Copy out each line of the material in which the word "picture" appears.

Supplied records:
Start
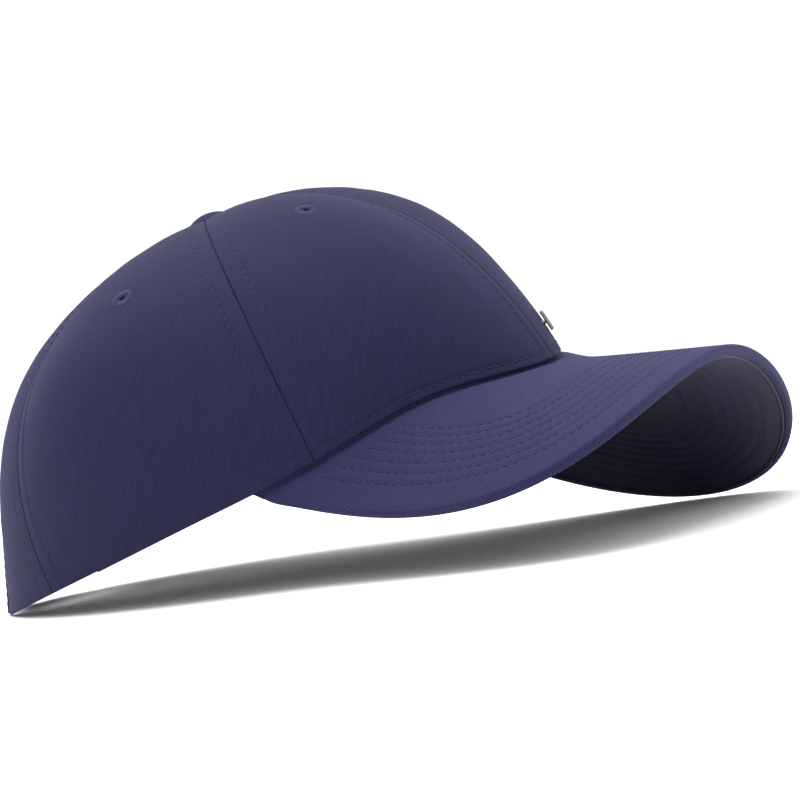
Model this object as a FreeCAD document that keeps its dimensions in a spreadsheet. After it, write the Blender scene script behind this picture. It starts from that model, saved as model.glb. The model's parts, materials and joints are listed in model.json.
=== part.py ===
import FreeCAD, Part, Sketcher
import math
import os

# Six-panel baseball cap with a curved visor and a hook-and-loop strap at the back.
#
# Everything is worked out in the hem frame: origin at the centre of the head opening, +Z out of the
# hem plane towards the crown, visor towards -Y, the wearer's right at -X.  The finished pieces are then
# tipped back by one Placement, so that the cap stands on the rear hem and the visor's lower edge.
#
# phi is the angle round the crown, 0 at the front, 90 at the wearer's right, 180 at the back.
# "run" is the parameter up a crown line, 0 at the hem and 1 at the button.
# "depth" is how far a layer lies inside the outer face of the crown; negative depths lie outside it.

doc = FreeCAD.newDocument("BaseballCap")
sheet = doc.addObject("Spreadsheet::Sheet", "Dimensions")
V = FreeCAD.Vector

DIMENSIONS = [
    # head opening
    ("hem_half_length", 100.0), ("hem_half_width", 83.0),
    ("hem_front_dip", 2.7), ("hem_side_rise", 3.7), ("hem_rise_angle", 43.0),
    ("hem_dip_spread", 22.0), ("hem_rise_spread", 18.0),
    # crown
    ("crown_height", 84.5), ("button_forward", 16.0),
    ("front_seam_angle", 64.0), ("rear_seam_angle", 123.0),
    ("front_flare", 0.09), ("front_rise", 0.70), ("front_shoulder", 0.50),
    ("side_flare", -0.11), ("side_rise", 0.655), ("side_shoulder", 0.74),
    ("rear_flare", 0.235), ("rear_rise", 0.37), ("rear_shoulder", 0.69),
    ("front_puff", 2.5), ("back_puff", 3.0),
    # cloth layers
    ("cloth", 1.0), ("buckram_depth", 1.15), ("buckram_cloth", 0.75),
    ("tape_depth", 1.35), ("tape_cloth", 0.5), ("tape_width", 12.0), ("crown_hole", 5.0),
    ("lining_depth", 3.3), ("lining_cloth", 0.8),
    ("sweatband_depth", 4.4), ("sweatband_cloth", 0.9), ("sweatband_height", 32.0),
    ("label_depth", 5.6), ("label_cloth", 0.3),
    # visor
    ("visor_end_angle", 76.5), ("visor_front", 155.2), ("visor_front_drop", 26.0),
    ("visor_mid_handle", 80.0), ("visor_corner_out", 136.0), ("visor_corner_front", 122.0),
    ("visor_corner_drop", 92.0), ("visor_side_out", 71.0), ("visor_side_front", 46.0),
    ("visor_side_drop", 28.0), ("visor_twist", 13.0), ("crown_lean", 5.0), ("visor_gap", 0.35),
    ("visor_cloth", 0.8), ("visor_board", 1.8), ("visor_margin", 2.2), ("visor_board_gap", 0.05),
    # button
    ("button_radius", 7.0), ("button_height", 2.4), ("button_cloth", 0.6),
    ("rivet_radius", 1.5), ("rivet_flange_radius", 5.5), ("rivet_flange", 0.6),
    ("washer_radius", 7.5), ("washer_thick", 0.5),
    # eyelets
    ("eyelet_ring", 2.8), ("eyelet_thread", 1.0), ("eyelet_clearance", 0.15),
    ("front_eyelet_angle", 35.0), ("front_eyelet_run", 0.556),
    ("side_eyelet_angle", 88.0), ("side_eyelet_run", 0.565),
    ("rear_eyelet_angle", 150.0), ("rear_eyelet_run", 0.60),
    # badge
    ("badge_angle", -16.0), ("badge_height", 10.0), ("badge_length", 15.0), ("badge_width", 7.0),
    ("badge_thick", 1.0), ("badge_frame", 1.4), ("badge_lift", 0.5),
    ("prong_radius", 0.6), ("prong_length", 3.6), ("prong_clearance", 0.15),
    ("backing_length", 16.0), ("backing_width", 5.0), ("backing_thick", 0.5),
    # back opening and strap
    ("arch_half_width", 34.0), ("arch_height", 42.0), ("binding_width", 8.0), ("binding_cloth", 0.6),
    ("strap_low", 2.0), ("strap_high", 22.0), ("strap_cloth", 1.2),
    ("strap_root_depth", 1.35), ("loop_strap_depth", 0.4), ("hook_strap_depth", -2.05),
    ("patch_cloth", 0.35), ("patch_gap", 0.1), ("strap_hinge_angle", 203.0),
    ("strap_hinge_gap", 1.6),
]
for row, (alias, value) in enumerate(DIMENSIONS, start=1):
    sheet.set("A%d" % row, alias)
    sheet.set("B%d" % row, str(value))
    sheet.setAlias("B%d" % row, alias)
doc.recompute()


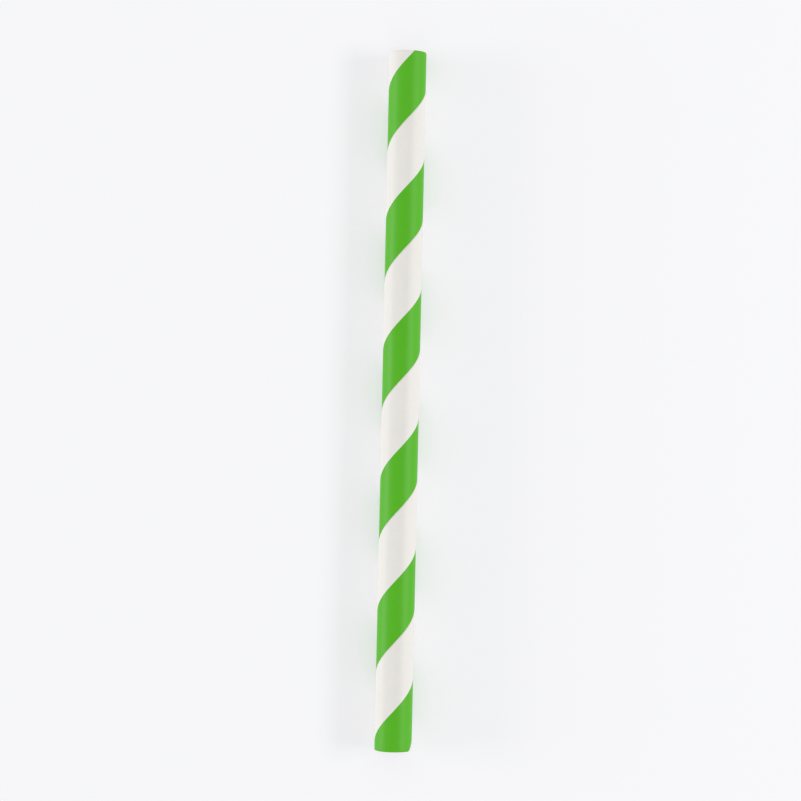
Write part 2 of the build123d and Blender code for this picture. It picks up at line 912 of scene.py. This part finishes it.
End
Start
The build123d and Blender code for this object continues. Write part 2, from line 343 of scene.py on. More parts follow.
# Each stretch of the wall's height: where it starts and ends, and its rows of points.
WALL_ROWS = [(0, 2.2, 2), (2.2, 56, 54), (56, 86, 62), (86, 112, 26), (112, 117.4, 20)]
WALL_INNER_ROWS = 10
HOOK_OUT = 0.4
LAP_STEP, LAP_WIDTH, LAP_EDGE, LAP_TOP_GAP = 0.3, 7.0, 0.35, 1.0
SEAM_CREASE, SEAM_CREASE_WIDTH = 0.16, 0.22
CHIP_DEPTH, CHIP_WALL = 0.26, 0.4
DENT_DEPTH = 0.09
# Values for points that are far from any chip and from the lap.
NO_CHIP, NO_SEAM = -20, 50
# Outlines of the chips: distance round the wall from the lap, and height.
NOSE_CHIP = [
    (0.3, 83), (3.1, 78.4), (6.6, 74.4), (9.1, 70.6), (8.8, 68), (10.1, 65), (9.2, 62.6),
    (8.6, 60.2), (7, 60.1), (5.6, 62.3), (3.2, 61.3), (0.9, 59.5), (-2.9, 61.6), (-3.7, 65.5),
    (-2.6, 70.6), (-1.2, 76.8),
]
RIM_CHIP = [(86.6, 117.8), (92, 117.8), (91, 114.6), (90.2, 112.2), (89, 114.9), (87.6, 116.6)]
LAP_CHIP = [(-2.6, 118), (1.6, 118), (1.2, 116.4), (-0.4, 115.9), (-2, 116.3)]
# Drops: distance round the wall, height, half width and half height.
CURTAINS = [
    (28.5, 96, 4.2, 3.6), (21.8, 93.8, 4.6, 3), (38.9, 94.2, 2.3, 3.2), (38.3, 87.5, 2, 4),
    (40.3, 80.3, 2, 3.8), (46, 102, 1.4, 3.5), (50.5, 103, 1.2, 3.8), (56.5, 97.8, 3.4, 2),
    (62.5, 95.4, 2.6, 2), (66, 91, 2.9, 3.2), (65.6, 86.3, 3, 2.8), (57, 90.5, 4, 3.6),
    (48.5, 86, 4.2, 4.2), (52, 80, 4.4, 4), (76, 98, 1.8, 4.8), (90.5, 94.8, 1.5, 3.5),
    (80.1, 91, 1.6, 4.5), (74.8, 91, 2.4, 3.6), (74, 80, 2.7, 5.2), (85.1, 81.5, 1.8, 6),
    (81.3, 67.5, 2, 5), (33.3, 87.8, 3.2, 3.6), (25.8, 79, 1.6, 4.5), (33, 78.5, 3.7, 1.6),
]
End
Solution to the exercise:
Model this object as a FreeCAD document that keeps its dimensions in a spreadsheet. After it, write the Blender scene script behind this picture. It starts from that model, saved as model.glb. The model's parts, materials and joints are listed in model.json.
Write part 2 of the build123d and Blender code for this picture. It picks up at line 912 of scene.py. This part finishes it.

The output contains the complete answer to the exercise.